Luego de nuestra relación con el exterior, ni hablamos. ¿Y qué pasa de nuestras relaciones interiores? Estas no son menos complejas para la comprensión del gran público y tienen la dificultad de no poderse condensar todavía en una frase que condene a quien osa plantear ahí algún cambio. Por lo tanto, igual hay que dejarlo correr. Se pretende hablar de una reforma de nuestra arquitectura institucional interior y el asunto tiene difícil recibo porque es cierto que cualquier ciudadano aprecia a simple vista que esta es un galimatías… que por cierto empieza con la consecuencia de la excepción de que hablaba hace un momento: somos el único lugar de Europa donde el que recauda (diputaciones) no es el que gasta (gobierno). Los problemas a partir de ahí son todos: unos pueden tener la pasta y otros la visión conjunta del país, unos colaborar al conjunto desde su txoko exclusivo y otros tener ideas a aplicar a una colectividad tan abultada y masiva como ¡dos millones de ciudadanos! Además de esto, duplicidades, gastos innecesarios, cargos superfluos, planificaciones imposibles, torpedeos internos y demás morralla.
Debería poder hablarse de la dichosa LTH y de los problemas que ha causado al país desde 1983. Hay que hacerlo y hacerlo con decisión. Hay que meterlo en la agenda pública. El mal no procede del exterior; habita entre nosotros, somos también generadores y culpables de él. Y lo podemos evitar. Pero para eso es necesario hablar. Y hacerlo sin la coartada o la coacción de ligar el debate de las relaciones interiores a las exteriores. Porque si se hace así volvemos al control de la agenda por los de siempre.

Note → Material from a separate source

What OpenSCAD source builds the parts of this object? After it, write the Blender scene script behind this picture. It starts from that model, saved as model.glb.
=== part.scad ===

Es un asunto poco popular, porque el tema tiene una importante dimensión técnica, apreciada sobre todo por los que viven dentro de las administraciones. Pero es un asunto de importancia. No todo lo que se resuelve en un eslogan lo es; este asunto, que todavía no encaja en ninguno, ni a favor ni en contra, es de primera división. Y, a semejanza de lo que pasa con la espita del cupo, no hay por qué pensar que la consecuencia o conclusiones del debate estén prefijadas o inevitablemente tengan que ir en determinada dirección. ¿O sí?

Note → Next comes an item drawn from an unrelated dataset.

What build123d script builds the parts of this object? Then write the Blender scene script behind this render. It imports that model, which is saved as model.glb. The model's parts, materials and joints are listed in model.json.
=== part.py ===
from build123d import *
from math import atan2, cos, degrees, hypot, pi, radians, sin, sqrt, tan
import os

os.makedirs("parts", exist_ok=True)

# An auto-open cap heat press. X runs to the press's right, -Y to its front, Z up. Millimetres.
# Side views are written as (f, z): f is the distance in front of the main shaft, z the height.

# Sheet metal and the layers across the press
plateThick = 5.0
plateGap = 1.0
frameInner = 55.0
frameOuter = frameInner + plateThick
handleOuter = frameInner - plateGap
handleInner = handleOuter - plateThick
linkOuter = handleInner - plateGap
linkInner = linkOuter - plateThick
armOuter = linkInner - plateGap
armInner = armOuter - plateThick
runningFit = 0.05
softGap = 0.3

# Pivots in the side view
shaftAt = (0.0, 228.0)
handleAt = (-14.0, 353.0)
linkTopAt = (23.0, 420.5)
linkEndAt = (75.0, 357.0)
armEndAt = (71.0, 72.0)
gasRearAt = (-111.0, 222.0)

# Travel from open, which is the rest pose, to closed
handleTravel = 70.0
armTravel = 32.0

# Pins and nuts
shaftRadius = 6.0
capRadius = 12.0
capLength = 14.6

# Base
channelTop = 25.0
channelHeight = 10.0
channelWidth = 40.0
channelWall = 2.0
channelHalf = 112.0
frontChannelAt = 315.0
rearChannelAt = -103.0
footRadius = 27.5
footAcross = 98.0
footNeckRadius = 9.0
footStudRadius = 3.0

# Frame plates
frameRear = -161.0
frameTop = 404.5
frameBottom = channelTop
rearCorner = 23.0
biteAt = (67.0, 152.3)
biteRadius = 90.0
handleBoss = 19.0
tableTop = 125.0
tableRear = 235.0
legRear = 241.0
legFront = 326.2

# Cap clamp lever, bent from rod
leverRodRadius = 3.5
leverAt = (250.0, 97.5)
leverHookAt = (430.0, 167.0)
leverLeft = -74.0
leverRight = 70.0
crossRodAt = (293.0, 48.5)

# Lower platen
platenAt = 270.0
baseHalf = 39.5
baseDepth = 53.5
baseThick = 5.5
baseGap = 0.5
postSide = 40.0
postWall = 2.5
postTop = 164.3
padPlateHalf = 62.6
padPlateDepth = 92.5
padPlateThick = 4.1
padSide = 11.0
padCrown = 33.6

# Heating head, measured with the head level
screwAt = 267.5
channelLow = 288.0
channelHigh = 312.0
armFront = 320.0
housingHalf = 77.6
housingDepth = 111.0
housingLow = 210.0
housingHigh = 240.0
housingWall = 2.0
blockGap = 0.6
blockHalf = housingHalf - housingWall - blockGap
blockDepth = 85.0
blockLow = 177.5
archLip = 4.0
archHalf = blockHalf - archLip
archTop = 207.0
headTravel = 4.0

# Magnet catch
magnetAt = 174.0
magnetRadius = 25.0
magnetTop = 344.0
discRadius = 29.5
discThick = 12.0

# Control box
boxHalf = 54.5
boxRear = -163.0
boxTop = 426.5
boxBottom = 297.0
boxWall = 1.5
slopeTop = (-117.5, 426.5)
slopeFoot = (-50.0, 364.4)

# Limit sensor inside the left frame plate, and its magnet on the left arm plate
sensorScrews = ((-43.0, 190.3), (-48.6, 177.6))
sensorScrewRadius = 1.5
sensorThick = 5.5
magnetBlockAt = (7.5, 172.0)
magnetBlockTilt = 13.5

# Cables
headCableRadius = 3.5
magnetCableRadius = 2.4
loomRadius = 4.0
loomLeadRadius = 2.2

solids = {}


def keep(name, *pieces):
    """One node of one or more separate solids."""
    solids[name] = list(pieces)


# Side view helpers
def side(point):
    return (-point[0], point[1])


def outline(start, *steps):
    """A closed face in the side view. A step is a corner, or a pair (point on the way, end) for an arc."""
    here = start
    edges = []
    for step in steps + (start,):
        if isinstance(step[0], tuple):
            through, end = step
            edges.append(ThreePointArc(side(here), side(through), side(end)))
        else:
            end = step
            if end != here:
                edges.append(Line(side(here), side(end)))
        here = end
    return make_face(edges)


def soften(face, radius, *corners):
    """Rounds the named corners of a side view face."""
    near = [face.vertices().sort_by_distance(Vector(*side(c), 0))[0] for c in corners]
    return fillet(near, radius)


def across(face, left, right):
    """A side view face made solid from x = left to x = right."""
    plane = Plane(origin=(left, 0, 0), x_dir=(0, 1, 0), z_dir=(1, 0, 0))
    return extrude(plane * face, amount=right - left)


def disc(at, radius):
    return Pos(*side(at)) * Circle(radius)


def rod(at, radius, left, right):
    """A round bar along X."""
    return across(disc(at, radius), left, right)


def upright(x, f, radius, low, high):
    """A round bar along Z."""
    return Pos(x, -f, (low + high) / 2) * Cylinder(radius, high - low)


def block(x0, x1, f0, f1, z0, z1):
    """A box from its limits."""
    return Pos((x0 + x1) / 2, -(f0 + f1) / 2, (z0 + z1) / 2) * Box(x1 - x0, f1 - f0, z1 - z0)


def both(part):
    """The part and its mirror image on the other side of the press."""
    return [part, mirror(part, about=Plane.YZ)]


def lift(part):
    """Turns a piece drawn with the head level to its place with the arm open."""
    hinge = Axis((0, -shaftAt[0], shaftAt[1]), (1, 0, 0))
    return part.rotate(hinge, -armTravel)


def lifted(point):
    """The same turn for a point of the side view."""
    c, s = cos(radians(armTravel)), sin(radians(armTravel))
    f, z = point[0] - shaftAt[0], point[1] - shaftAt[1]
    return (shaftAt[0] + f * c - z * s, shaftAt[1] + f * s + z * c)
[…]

El control de la agenda pública es la mitad del poder en política. Conseguir influir en qué se discute hasta determinar si es lógico y lícito hablar de determinada cosa y no de otra. Formaría parte de aquello de Gramsci de ganar la hegemonía: controlar de lo que se habla, de lo que se puede hablar. De paso, enviar al ostracismo a quien osa hablar de lo que no se debe, de lo que no puede ni plantearse la comunidad. Antaño se habría llamado el control de las conciencias; en sociedades abiertas se trataría del control de la agenda.
En Euskadi el control de la agenda ha estado en manos del nacionalismo vasco desde que se resolviera la Transición. No ha habido gobierno español, desde Suárez hasta Rajoy, con entusiasmo pragmático o a regañadientes, que no haya considerado que el nacionalismo, o mejor, el PNV, era la representación genuina de todos los vascos, que era lo apropiado negociar sobre todo con él antes que con cualquier otro (incluidos o empezando por los suyos).